Anyway, I decided to make a slightly Asian version of the clams, and grill the salmon. The potatoes and corn I would boil. The cucumbers I salted, and dressed simply with garlic. The garlic is fantastic now. New garlic is juicy and mild. I sliced it paper thin and then shredded the slices, tossing them with the salted, drained, cucumbers, a little sesame oil, a splash of safflower oil and some vinegar. Salting cucumbers for an hour and draining them makes them soft. The potatoes I dressed with parsley, red and green basil, minced garlic, chopped scallion, pepper, olive oil and red wine vinegar. For the salmon, I salted it and let it marinate in rice wine with a little sesame oil and safflower oil. The clams I prepared like this:

2 lbs steamers

1 small onion chopped

2 cloves garlic chopped

1 T sliced ginger with the skin on

Pinch of salt

Black pepper

4 cups water

½ cup rice wine

2 T light soy sauce

Bring this mixture to a boil in a pot large enough to accommodate clams when they open. Let it simmer for 20 minutes. Add the clams and cover. Cook until done, 5 minutes or so. Serve in a bowl with the broth and a dip sauce. I made my dip sauce this way:

2T rice wine

2T light soy sauce

1T rice vinegar

1T sugar

1T sesame oil

2T chopped scallions

1 minced clove of garlic

1T grated ginger

The salmon I grilled over a very hot fire, 5 minutes a side. The dip sauce was good with the salmon, but not necessary. Cilantro could have been added to any of these things, dip sauce and salmon especially. We ate out on the porch, pulling the ahem off the clam tubes and dipping them merrily. I washed it down with a French rose, and the kids drank Ithaca Brewery Ginger Beer.  

4 Comments

  1. I LOVE this! Quintessential joie de vivre Jon!

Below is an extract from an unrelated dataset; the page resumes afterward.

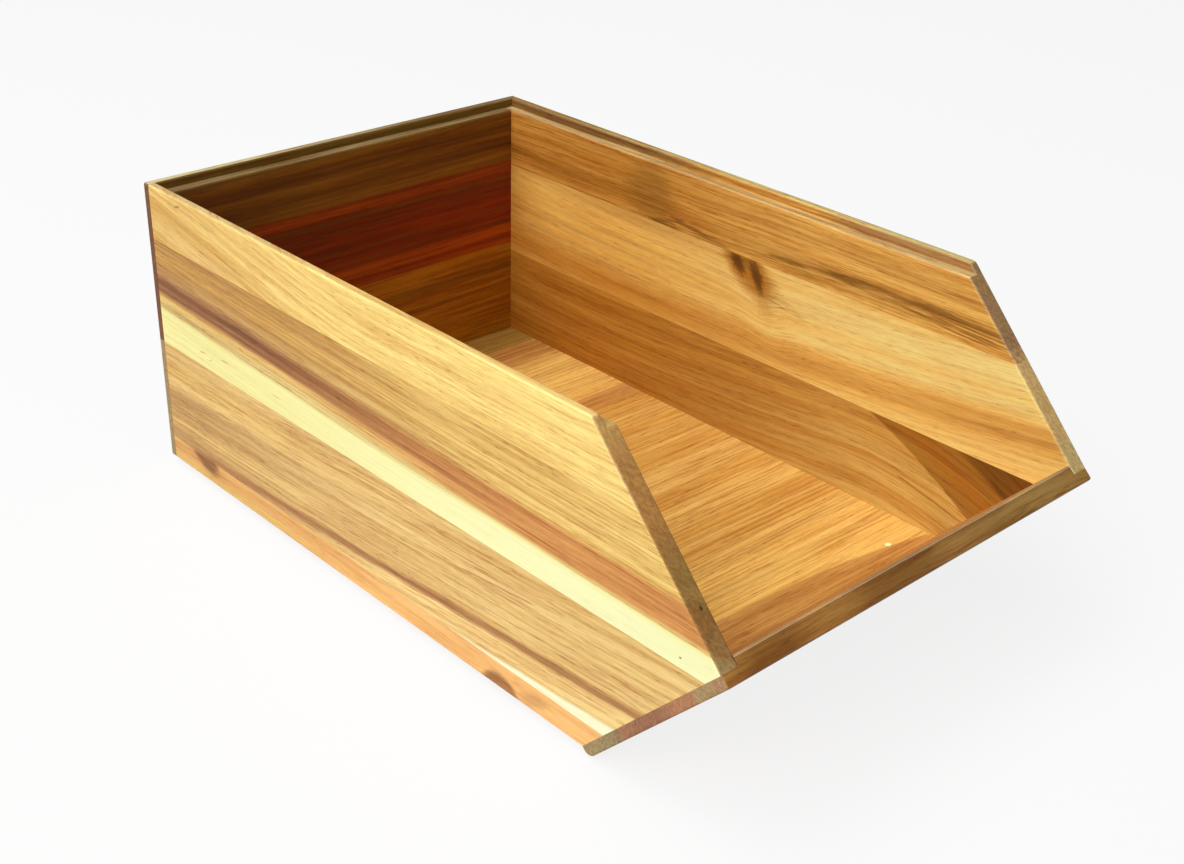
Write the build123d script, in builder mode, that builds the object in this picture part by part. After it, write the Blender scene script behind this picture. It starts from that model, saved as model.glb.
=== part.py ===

  2. This is lovely, Jon. I just picked Roman up from sleep-away camp last week, but fortunately for him, it was of the “everyone gets a trophy” variety. And the toilets had stalls.

  3. Last night I sauteed spinach from my garden in olive oil and shallots and nothing ever tasted better…

  4. Thank you food friends. The world is, in some of details, more civilized than it used to be…especially the treatment of children. Except of course for all the ways in which we have sunk into total barbarity. And even that thought is offensive to barbarians, who are a lot kinder than we are, and less hypocritcal. But where’s that joi de vivre? On the page!